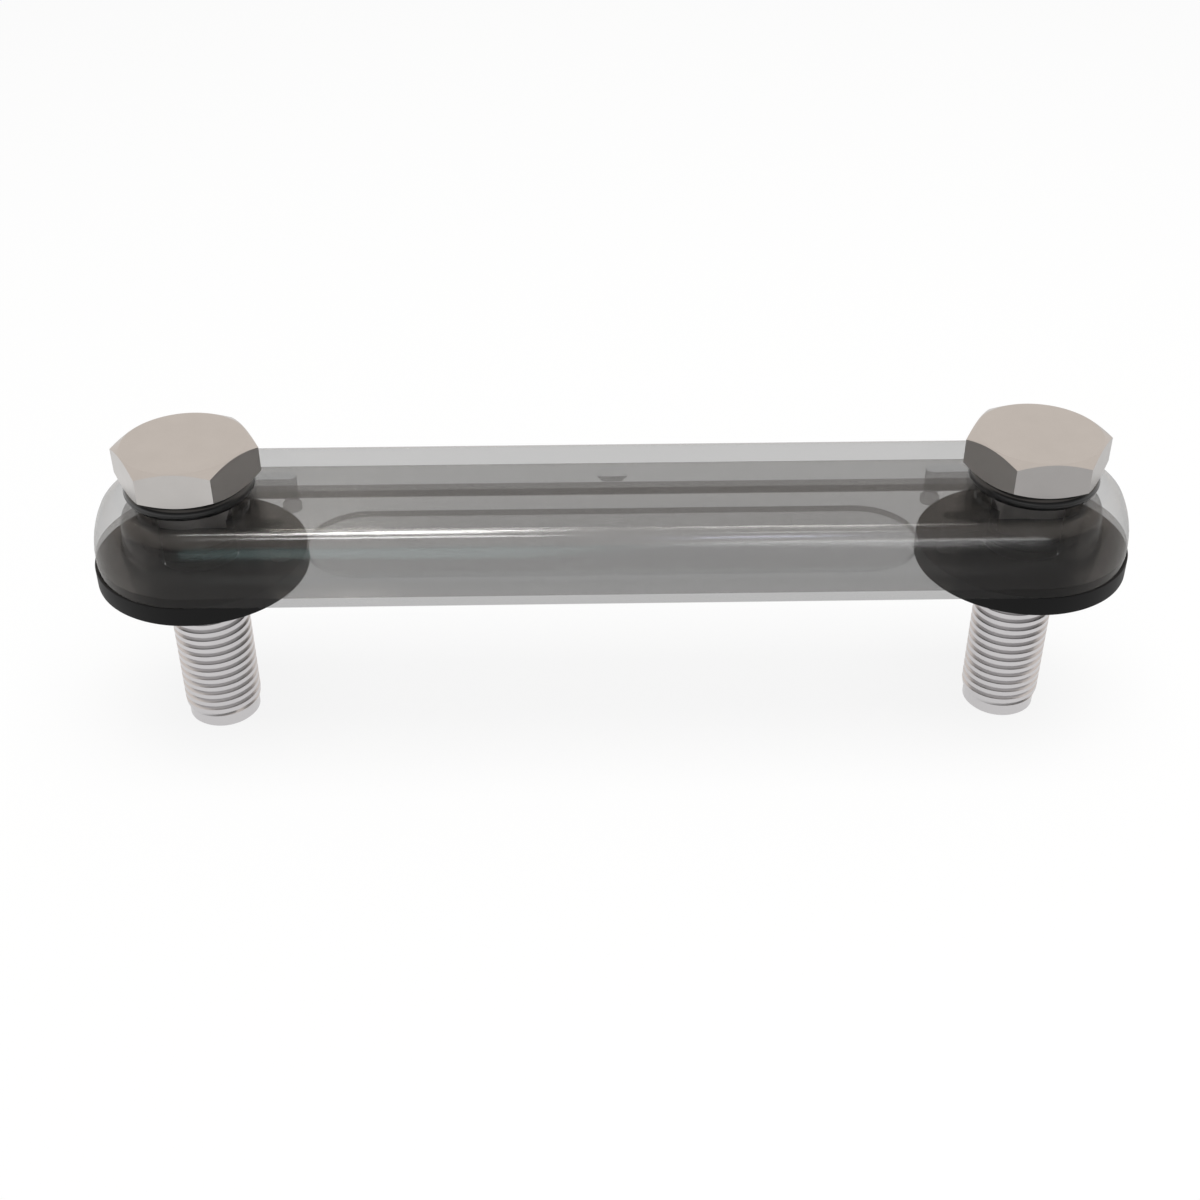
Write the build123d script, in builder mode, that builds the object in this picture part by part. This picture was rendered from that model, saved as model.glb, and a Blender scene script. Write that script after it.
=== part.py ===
from build123d import *

import math
import os

# Hydraulic level gauge for the outside of a tank: a clear lens body and its clear back plate
# hold the liquid column, and two hollow screws clamp them to the wall over flat gaskets.
# X runs along the gauge, Z points from the wall to the viewer, and the origin lies midway
# between the two screws on the wall's face. All sizes are in millimetres.

# Screw positions and the thickness of each layer above the wall
screw_spacing = 127.0
gasket_thickness = 3.25
plate_thickness = 1.6
body_height = 9.05
seal_height = 2.2

# Lens body: rounded ends in plan, flat crown and arched sides in section
body_width = 32.4
end_inset = 0.8
side_arc_radius = 15.7
crown_fillet = 3.3

# Liquid chamber inside the lens body
chamber_width = 24.8
chamber_depth = 7.15
chamber_draft = 8.0
chamber_fillet = 2.6

# Screw bosses with their oil slots, and the guide ribs that end in round posts on feet
bore_clearance = 0.4
boss_wall = 2.0
oil_slot_width = 5.0
oil_slot_height = 4.6
rib_spacing = 14.0
rib_width = 2.2
rib_depth = 3.5
post_distance = 13.6
foot_diameter = 3.0
foot_height = 0.9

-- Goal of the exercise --
Your task is to pick out every line with the string "part" and copy it.

-- Reply --
Write the build123d script, in builder mode, that builds the object in this picture part by part. This picture was rendered from that model, saved as model.glb, and a Blender scene script. Write that script after it.
=== part.py ===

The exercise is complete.